Effective Telemarketing

Effective Telemarketing
Effective Telemarketing Telemarketing isn't just about scaring old grannies by trying to sell them double-glazing. If done responsibly and as part of a properly planned campaign, it can be an effective part of your marketing strategy.


All kinds of different companies, big and small, use the telephone as part of their marketing campaign, whether their aim is to solicit donations, conduct research or make a sale.

You probably do telemarketing every day without realising it. Every time a customer rings you with an enquiry and you describe your products, services or special offers to them, you are telemarketing. But the phone can also be used more proactively.

'Cold calling' has a bad reputation, but contacting new prospects to introduce your products can be an effective way of generating sales - just make sure that you conduct the call in a considerate and non-threatening manner. You can also use the phone to verify contact details, to collect information about a company in order to establish if your products or services might be of interest to them, to invite people to events, to ask for donations, or to make follow-up appointments.

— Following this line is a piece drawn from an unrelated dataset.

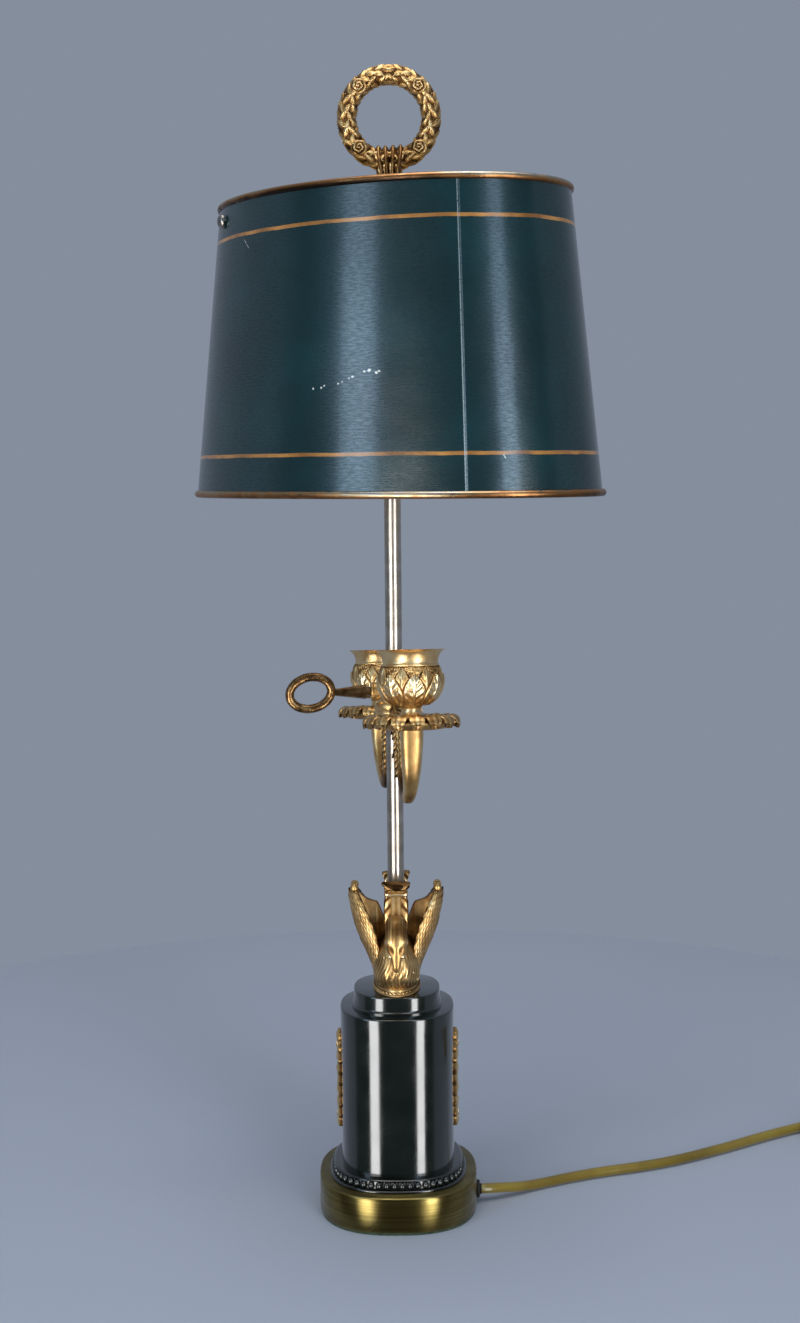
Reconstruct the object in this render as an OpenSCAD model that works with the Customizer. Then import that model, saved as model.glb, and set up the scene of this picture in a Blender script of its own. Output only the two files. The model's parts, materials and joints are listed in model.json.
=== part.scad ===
// Bouillotte lamp with an oval painted-tin shade, two candle arms that slide
// and swing on the stem, a clamping key, a swan group and a round-cornered base.
// Millimetres, +Z up, origin under the stem on the surface that the lamp stands on.
// The front is -Y.

/* [Base] */
// Half width of the brass drum
drum_half = 46; // [44:0.5:56]
// Height of the brass drum
drum_h = 20.3; // [20:0.1:30]
// Wall of the drum
drum_wall = 1.6; // [1.2:0.1:2.4]
// Thickness of the baize pad
pad_t = 1.5; // [1:0.1:3]
// Half width of the ribbed ring
ring_half = 40; // [38:0.5:43]
// Height of the ribbed ring
ring_h = 7.2; // [6:0.1:10]
// Number of ribs round the ring
rib_count = 54; // [36:2:60]
// Half width of the column
column_half = 33; // [29:0.5:36]
// Height of the column
column_h = 92.3; // [75:0.5:120]
// Half width of the step on the column
step_half = 25; // [25:0.5:28]
// Height of the step on the column
step_h = 10.4; // [8:0.1:14]
// Squareness of the base outlines: 2 is an ellipse, more is squarer
squareness = 2.5; // [2:0.1:3]

/* [Stem] */
// Outside diameter of the stem tube
stem_d = 9.5; // [9:0.1:11.5]
// Wall of the stem tube
stem_wall = 1; // [0.8:0.1:1.2]
// Height of the stem's top end
stem_top = 446; // [430:1:460]

/* [Swans] */
// Half width of the swan plinth
plinth_x = 14; // [13.5:0.1:15]
// Half depth of the swan plinth
plinth_y = 24; // [23.5:0.1:24.5]
// Height of the swan plinth
plinth_h = 4.4; // [3:0.1:6]
// Thickness of a cast wing
wing_t = 1.6; // [1.2:0.1:2.2]

/* [Candle arms] */
// Height of the clamping key's axis
key_z = 304.8; // [290:0.5:330]
// Distance from the stem to each cup's axis
arm_reach = 77; // [70:0.5:90]
// Turn of the arms from front-to-back
arm_turn = 6.8; // [-90:0.1:90]
// Lean of the arm casting on its loose sleeve, front end up
arm_lean = 6; // [0:0.5:7]
// Radius of a drip pan
pan_r = 25; // [23:0.5:28]
// Number of lobes round a drip pan
pan_lobes = 16; // [12:2:20]
// Radius of a cup's lip
cup_r = 18.8; // [18:0.1:22.5]
// Wall of a cup
cup_wall = 1.6; // [1.2:0.1:2]
// Wall of the split sleeve on the stem
sleeve_wall = 0.75; // [0.6:0.05:1.1]

/* [Clamping key] */
// Length of the key's ring
key_ring_l = 29; // [24:0.5:34]
// Height of the key's ring
key_ring_h = 23; // [20:0.5:28]
// Diameter of the key ring's bar
key_bar_d = 4.5; // [4:0.1:5.5]

/* [Shade] */
// Height of the bottom rim above the table
shade_z = 415.5; // [410:0.5:425]
// Height of the shade
shade_h = 165; // [150:0.5:195]
// Half length of the oval at the top
shade_top_a = 108; // [102:0.5:114]
// Half width of the oval at the top
shade_top_b = 70; // [66:0.5:84]
// Half length of the oval at the bottom
shade_low_a = 127; // [120:0.5:140]
// Half width of the oval at the bottom
shade_low_b = 82.5; // [78:0.5:98]
// Turn of the oval's long axis from left-to-right
shade_turn = -35; // [-90:1:90]
// Thickness of the painted sheet
sheet_t = 1; // [0.8:0.1:1.2]
// Diameter of the rolled rims
rim_d = 4; // [3.4:0.1:5]
// Direction of the cross bar
bar_turn = -3; // [-30:1:30]

/* [Finial] */
// Outside diameter of the wreath
wreath_d = 58; // [50:0.5:66]
// Diameter of the wreath's hole
wreath_hole_d = 35; // [30:0.5:38]

/* [Lampholders] */
// Distance from the stem to each lampholder's axis
holder_reach = 38; // [34:0.5:42]
// Diameter of the rod that carries the shade
rod_d = 6; // [5:0.1:7]

/* [Cord] */
// Diameter of the cord
cord_d = 6; // [5:0.1:6.3]
// Radius of the coil at the middle of its turns
coil_r = 32; // [30:0.5:36]

/* [Hidden] */
$fn = 64;

// Clearances
fit = 0.05;      // running fit, radial
loose = 0.1;     // assembled fit in one body, radial
gap = 0.3;       // between bodies that move past each other

// Stack of the base and column
z_drum = pad_t;
z_ring = z_drum + drum_h;
z_column = z_ring + ring_h;
z_step = z_column + column_h;
z_plinth = z_step + step_h;
z_swan = z_plinth + plinth_h;
drum_top = 2;
stem_r = stem_d / 2;
stem_bore_r = stem_r - stem_wall;
washer_t = 1.5;
nut_t = 5;
z_washer = z_ring - drum_top - washer_t;
z_nut = z_washer - nut_t;
stem_bottom = z_nut - 1.2;
weight_t = 6.6;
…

You might also call existing customers to alert them to a special offer or new products that might be of interest to them, to ask if they want any more of a favourite product, or to get feedback.


The big advantage of the phone over other forms of marketing is that it's a conversation. It's very responsive, allowing you to discuss a prospective customer's requirements in depth before establishing whether a particular product, service or offer will be suitable to them. The greater detail and personal input that a phone call allows also makes it a particularly effective research tool, compared to a brief online survey.

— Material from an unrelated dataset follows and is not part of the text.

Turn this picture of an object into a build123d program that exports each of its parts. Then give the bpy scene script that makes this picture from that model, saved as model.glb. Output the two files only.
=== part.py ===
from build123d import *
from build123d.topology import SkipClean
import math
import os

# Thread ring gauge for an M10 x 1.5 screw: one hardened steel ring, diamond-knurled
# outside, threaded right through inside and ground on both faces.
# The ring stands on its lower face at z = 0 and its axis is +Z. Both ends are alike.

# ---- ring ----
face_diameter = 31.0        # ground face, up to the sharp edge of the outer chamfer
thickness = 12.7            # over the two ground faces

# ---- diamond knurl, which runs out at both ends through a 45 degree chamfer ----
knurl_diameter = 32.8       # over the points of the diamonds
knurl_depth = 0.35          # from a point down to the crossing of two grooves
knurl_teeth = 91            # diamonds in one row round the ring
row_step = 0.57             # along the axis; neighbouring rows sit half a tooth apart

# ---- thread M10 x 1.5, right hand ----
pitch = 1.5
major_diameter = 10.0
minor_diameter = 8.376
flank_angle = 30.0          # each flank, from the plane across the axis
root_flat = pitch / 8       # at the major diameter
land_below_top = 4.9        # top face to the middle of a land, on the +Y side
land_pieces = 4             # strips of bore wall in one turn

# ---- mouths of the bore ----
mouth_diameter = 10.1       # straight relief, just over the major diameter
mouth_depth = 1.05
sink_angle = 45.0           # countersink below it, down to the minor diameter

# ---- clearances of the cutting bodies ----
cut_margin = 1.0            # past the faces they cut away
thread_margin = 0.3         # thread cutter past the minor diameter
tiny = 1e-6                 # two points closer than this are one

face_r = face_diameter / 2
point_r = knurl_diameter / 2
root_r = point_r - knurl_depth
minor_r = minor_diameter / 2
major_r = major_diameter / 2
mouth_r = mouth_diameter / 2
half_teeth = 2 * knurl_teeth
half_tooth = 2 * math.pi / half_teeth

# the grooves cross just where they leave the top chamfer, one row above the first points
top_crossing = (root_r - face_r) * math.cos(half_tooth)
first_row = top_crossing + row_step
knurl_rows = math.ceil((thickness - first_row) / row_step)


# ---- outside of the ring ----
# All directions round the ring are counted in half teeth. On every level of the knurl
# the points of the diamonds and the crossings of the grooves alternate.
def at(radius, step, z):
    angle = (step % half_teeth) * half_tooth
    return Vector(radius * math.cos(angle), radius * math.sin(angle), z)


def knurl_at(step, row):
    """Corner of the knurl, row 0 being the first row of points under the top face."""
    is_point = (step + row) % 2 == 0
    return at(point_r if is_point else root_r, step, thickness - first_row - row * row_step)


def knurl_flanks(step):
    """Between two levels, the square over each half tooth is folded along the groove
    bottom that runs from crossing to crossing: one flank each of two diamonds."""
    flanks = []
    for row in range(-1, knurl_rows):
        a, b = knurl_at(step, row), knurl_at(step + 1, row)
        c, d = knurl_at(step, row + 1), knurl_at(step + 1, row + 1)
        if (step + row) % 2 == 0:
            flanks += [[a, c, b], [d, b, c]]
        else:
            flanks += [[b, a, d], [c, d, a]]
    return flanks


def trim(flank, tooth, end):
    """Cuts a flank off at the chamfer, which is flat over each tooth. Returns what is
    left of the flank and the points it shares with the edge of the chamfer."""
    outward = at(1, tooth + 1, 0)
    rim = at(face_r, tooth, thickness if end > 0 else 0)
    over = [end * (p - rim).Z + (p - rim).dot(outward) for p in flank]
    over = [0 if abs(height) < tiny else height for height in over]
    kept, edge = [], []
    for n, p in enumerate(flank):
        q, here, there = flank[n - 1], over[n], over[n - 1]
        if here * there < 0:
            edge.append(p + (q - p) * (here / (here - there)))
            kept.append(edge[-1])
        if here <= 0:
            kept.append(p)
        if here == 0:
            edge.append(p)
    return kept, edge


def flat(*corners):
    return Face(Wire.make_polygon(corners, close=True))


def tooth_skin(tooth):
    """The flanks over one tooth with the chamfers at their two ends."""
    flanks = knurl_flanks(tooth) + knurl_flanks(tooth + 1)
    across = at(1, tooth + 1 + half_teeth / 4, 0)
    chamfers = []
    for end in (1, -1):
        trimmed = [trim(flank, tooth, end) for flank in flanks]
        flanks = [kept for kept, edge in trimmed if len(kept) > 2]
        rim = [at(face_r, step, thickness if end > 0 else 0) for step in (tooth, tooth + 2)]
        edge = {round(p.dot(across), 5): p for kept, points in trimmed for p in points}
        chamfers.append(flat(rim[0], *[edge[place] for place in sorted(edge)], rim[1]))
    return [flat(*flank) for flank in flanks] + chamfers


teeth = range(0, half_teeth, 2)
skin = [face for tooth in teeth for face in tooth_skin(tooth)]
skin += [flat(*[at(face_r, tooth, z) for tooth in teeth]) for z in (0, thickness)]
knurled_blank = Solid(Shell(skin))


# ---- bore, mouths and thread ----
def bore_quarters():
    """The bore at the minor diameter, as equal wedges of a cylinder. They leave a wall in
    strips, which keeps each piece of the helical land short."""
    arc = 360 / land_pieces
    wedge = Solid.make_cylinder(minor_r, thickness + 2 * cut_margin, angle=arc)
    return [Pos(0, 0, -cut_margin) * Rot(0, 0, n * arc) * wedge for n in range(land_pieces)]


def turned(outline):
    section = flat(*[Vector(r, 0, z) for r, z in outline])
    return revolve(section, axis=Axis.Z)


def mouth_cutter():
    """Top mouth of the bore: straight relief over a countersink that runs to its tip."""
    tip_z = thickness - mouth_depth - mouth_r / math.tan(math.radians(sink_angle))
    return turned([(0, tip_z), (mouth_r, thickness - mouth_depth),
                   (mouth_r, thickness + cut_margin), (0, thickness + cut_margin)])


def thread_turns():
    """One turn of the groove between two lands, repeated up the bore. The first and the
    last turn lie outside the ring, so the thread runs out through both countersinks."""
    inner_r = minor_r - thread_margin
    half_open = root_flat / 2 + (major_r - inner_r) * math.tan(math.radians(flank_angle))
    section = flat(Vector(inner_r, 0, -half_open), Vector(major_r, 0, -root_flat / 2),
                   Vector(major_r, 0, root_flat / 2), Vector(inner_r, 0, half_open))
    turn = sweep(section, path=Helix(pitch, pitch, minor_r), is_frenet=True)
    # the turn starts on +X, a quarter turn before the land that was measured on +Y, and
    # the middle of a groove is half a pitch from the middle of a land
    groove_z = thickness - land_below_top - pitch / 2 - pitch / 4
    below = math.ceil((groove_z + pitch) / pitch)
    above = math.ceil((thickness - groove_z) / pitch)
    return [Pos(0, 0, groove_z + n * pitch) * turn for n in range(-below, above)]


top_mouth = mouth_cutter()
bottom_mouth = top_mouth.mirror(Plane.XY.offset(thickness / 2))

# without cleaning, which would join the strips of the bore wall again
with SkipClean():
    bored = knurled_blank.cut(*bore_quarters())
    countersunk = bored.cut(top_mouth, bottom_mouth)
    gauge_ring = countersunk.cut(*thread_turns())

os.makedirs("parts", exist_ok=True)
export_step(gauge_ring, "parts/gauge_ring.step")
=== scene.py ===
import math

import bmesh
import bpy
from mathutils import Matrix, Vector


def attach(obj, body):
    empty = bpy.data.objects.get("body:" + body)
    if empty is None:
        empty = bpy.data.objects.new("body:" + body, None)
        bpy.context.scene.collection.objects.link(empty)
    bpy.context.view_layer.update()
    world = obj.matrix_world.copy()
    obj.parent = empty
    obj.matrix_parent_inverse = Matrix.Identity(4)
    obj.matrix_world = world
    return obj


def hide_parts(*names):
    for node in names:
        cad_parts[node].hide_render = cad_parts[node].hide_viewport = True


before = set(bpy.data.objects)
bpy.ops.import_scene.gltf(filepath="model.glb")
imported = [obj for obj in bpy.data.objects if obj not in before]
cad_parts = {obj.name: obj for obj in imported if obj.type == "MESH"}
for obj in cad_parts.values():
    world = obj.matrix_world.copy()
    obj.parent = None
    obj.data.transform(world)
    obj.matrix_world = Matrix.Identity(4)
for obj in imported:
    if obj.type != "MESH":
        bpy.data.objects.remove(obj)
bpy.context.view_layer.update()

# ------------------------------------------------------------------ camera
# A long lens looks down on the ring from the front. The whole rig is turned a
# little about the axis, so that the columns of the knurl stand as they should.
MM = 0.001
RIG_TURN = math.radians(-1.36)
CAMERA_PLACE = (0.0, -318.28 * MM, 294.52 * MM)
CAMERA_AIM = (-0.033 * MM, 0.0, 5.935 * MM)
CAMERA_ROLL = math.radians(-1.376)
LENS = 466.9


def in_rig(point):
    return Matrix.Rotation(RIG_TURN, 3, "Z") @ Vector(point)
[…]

Telemarketing also has an immediacy that email and direct mail lack, meaning you can establish interest, describe what you have to offer, and make a sale, without the process being interrupted as you wait for them to get round to writing another email, or putting an order form in the post.


As with any marketing campaign, it is crucial that you plan thoroughly. What are you trying to achieve? Make sure you know exactly what you're trying to find out, or how you mean to get to a sale, before you pick up the phone. If you are ringing to set up appointments, then have some time-slots available; if you are trying to get addresses in order to mail out invitations, brochures or catalogues then make sure they're printed and ready.

Identify your target audience, and make sure you have the right telephone number for them. Is your database of contact details up-to-date? You might want to consider buying a data list from a company such as www.mailinglists.com.au in order to generate new leads and make sure the numbers you are calling are current and correct.

Avoid overly-scripted calls, but make sure any conversation is structured and moves towards a goal. Have answers to difficult questions prepared beforehand.

Keep a record of what approaches and offers work, and what audiences are the most responsive. Where possible, quantify the response - sales made, further information requested.

Australian federal legislation states who and when you can ring. Don't flout it. More generally, be sympathetic to your customers, think through any telemarketing strategy properly, and the simple phone could help you grow your business significantly.